UPA, Opposition brace up for stirring Winter Session of Parliament
The almost month-long Winter Session of Parliament will begin here from Thursday, and it is expected that the ruling UPA and the opposition National Democratic Alliance (NDA) will indulge in a verbal duel on several key policy issues, including the executive decision to allow foreign direct investment in multi-brand retail, despite all political parties assuring a smooth functioning.
An all party meeting held at Parliament House on Wednesday, saw Lok Sabha Speaker Meira Kumar saying that political parties have assured to cooperate for transacting business in the house.
Parliamentary Affairs Minister Kamal Nath said the meeting took place in a cordial atmosphere, and added that the Parliament belongs to all and convergence has to be arrived at through discussion on contentious issues to avoid disruption of proceedings.
The Lokpal Bill, Whistle Blowers Protection and Reservation for Women in Parliament and State Legislature's Bills are among the twenty five important legislations lined up by the UPA Government for passage in the Winter Session.
Senior BJP leader Sushma Swaraj said, her party has given notice for discussion of FDI in retail under rules that entails voting. She also alleged that the government has violated its earlier assurance that a decision on FDI in retail would be taken only after arriving at a consensus on the issue.
Samajwadi Party leader Rewati Raman Singh said all issues should be discussed in the Parliament, but added that h FDI is the main issue.
He said, his party will take a final call on whether to go for voting on the issue tomorrow.
JD(U) chief Sharad Yadav said the mood among the opposition is that the Parliament should function smoothly.
The government has also reached out to all parties to discuss any issue and sought their cooperation for the smooth functioning of Parliament.
However, the ruling Congress said the government is ready for the face-off with the opposition.

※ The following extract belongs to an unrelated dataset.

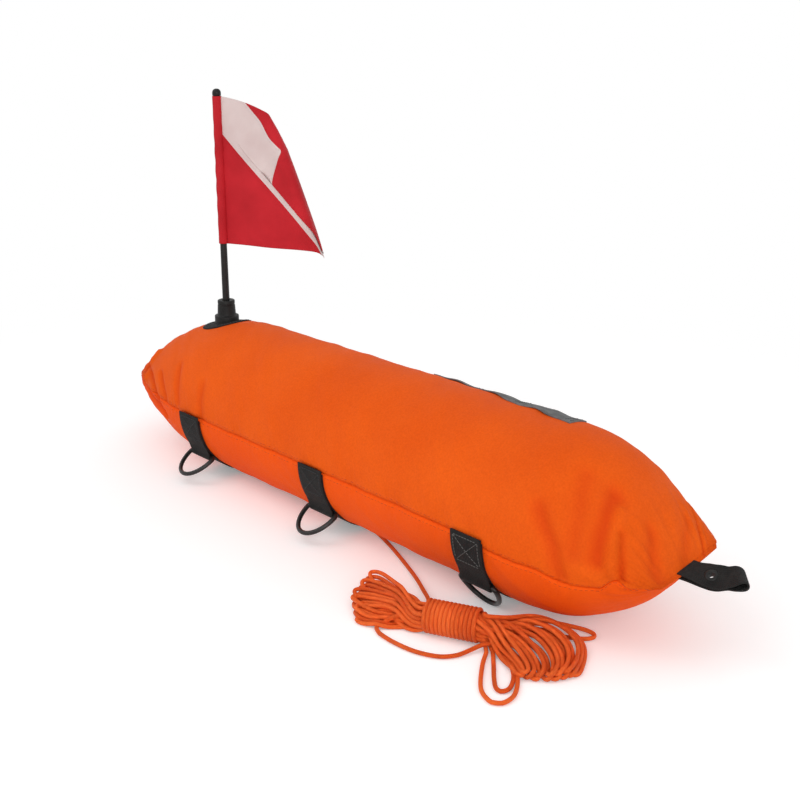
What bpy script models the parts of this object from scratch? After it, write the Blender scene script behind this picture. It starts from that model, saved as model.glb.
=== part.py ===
"""Diver's surface float: an inflatable torpedo with a flag, D-rings and a hank of line.

The float lies along X with its nose at +X, rests on its belly on Z = 0, and its
flag end is at -X.  Every length is in metres.
"""
import bpy
import bmesh
import math
from mathutils import Matrix, Vector

COLLECTION = "dive_flag_float"

# Cover: two nylon panels that meet in one level seam
HALF_WIDTH = 0.0875
CROWN_RISE = 0.0945
BELLY_DROP = 0.0805
BELLY_LIFT = 0.0005
SEAM_HEIGHT = BELLY_DROP + BELLY_LIFT
NOSE_X = 0.402
TAIL_X = -0.425
NOSE_TAPER = 0.135
TAIL_TAPER = 0.205
NOSE_HALF_WIDTH = 0.046
TAIL_HALF_WIDTH = 0.034
SEAM_LIP = 0.005
FABRIC = 0.0008
SWELL_SHARE = 0.8
LIP_CORNER_SHARE = 0.85
LIFT_FADE = 0.010
PANEL_STEPS = 16
BLADDER_STEPS = 24

# Clearances
SEAT_GAP = 0.0003
CUT_OVERRUN = 0.005
WELD = 0.00001

# Bladder inside the cover
BLADDER_WALL = 0.0005
BLADDER_CLEARANCE = 0.0005
BLADDER_END_GAP = 0.006

# Valve in the bladder, reached through the zip
VALVE_X = -0.060
VALVE_NECK_RADIUS = 0.0062
VALVE_BORE_RADIUS = 0.0036
VALVE_LENGTH = 0.018
VALVE_FLANGE_RADIUS = 0.013
VALVE_FLANGE_THICKNESS = 0.0012
PLUG_HEAD_RADIUS = 0.0050
PLUG_HEAD_HEIGHT = 0.0018
PLUG_LENGTH = 0.010

# Webbing under the belly
WEBBING_WIDTH = 0.038
WEBBING = 0.0016
STRAP_PITCH = 0.225
STRAP_NAMES = ("rear", "middle", "front")
STRAP_END_ANGLE = math.radians(1.5)
BAR_ANGLE = math.radians(37)
FOLD_SLOPE = 0.006

# D-rings
RING_WIRE = 0.0045
RING_CLEARANCE = 0.00035
RING_SIDE_PLAY = 0.0008
RING_DEPTH = 0.033
RING_CORNER = 0.0030
RING_REST_DIP = math.radians(31)
FRONT_RING_DIP = math.radians(124)

# Mast patch, socket and staff
MAST_X = -0.270
PATCH_RADIUS = 0.030
PATCH_THICKNESS = 0.0008
SOCKET_RADIUS = 0.011
SOCKET_HEIGHT = 0.0255
SOCKET_FLANGE_RADIUS = 0.0145
SOCKET_FLANGE_HEIGHT = 0.0068
SOCKET_DRAFT = 0.0007
SOCKET_LIP = 0.0008
SOCKET_FLOOR = 0.005
STAFF_FOOT_RADIUS = 0.0042
STAFF_TOP_RADIUS = 0.0034
STAFF_BARE = 0.0688
CAP_WALL = 0.0012
CAP_DEPTH = 0.004
CAP_DOME = 0.0035

# Flag on its sleeve
FLAG_HOIST = 0.170
FLAG_FLY = 0.172
FLAG_CAP_GAP = 0.0005
FLAG_CLOTH = 0.0006
FLAG_SLEEVE_WALL = 0.0007
FLAG_YAW = math.radians(22)
STRIPE_WIDTH = 0.037
FOLD_TOP = 0.055
FOLD_FOOT = 0.118
FOLD_ANGLE = math.radians(112)
FOLD_LENGTH = 0.018
DROOP_SHARE = 0.30

# Gear strap over the far side of the crown, nearer the top towards the nose
GEAR_WIDTH = 0.025
GEAR_THICKNESS = 0.0015
GEAR_TAIL_X = 0.050
GEAR_NOSE_X = 0.258
GEAR_TAIL_ANGLE = math.radians(56)
GEAR_NOSE_ANGLE = math.radians(76)
GEAR_TACK = 0.012
GEAR_BOWS = 3
GEAR_RISE = 0.003

# Zip on the far side
ZIP_ANGLE = math.radians(22.5)
ZIP_TAIL_X = -0.150
ZIP_NOSE_X = 0.150
ZIP_COIL_WIDTH = 0.0052
ZIP_COIL_HEIGHT = 0.0022
ZIP_TAPE_WIDTH = 0.011
ZIP_TAPE = 0.0007
ZIP_SLOT = 0.0045
ZIP_STOP_LENGTH = 0.003
ZIP_STOP_HEIGHT = 0.0034
SLIDER_LENGTH = 0.010
SLIDER_WALL = 0.0011
SLIDER_EAR = 0.0012
SLIDER_EAR_HEIGHT = 0.0032
PULL_WIDTH = 0.0056
PULL_LENGTH = 0.024
PULL_THICKNESS = 0.0012
PULL_PIN_RADIUS = 0.0007
PULL_REST_ANGLE = math.radians(5)

# Tow loop at the nose
TOW_WIDTH = 0.025
TOW_LENGTH = 0.050
TOW_OVERLAP = 0.0042
TOW_EYE_RADIUS = 0.0034
TOW_EYE_LENGTH = 0.014
EYELET_X = 0.018
EYELET_BORE = 0.0030
EYELET_RADIUS = 0.0060
EYELET_LIP = 0.0009
EYELET_BARREL = 0.0008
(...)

Congress leader P.C. Chacko said: "The Congress party feels that all the contentious issues or all the issues on which the opposition is very much agitated, the government should be ready to discuss these matters in the house. There are issues like foreign direct investment (FDI), price rise, corruption, black money; the government should be ready to discuss any issue in parliament and there should not be any grievance from the opposition that the government is holding back any important issue from the parliament."
The government is scrambling for support ahead of a parliament session that will severely test its economic reform agenda. For the moment, there is no threat of it falling.
In the run-up to the Winter Session of Parliament, Prime Minister Manmohan Singh has engaged in unusual dinner diplomacy with his allies to build a consensus on the next round of economic reforms, which need parliamentary approval.
Often criticized in the past for cold-shouldering allies and opponents, Singh also plans to dine this week with leaders of the main opposition Bharatiya Janata Party (BJP), whose obstructionist tactics washed out the last session. But analysts doubt he will manage to forge a consensus on the reforms.
Chacko said: "The last two sessions is an experience, the government wishes and the Congress party also feels that the opposition this time should cooperate with the government to pass these important legislations and also to discuss this very important issue."
Anticipating that retail opening would be one of the key debatable issues to be taken up by the opposition parties, the Congress party spokesperson defended the government's move stating that foreign direct investment (FDI) is an immediate necessity for the country's ailing economy.
"A country of India's size, foreign investors we need; foreign investors coming in the FDI multi-brand is good for the country. Today the poor farmer is selling his products at a throw away price and is not getting a remunerative price. There has to be purchase arrangement, there has to be cold storage, there has to be cold chains and there has to be competitions, the farmer should be benefited, the consumer should be benefited," said Chacko.
In September, the government allowed opening of retail sector for foreign investors, which allows global firms such as Wal-Mart Stores to set up shop with a local partner and sell directly to consumers for the first time, which supporters say could transform India's USD 450 billion retail market and tame inflation.
The cabinet also approved bills to attract FDI into insurance and pensions in the latest move by Prime Minister Manmohan Singh to restore confidence in the economy, but the reforms will face a tough fight in parliament.
Analysts warn of a 'nightmare scenario' in which the government loses a test vote in parliament on its flagship reform - opening up the retail sector to foreign supermarkets, a decision that has drawn fire from both opponents and allies who say it will destroy the livelihoods of mom and pop store owners.
The reform does not require parliamentary approval. But both the left and right wing opposition parties, with an eye to upcoming state and national elections, want to use the session to hold the government to account on the policy, which they say does not have popular support.
They are pushing hard for a symbolic vote against the measure. If the government lost the vote, it would be an embarrassing setback for a policy on which it has staked so much political capital. It could also sap its political will to pursue more difficult reforms to cut high spending and reduce a ballooning budget deficit.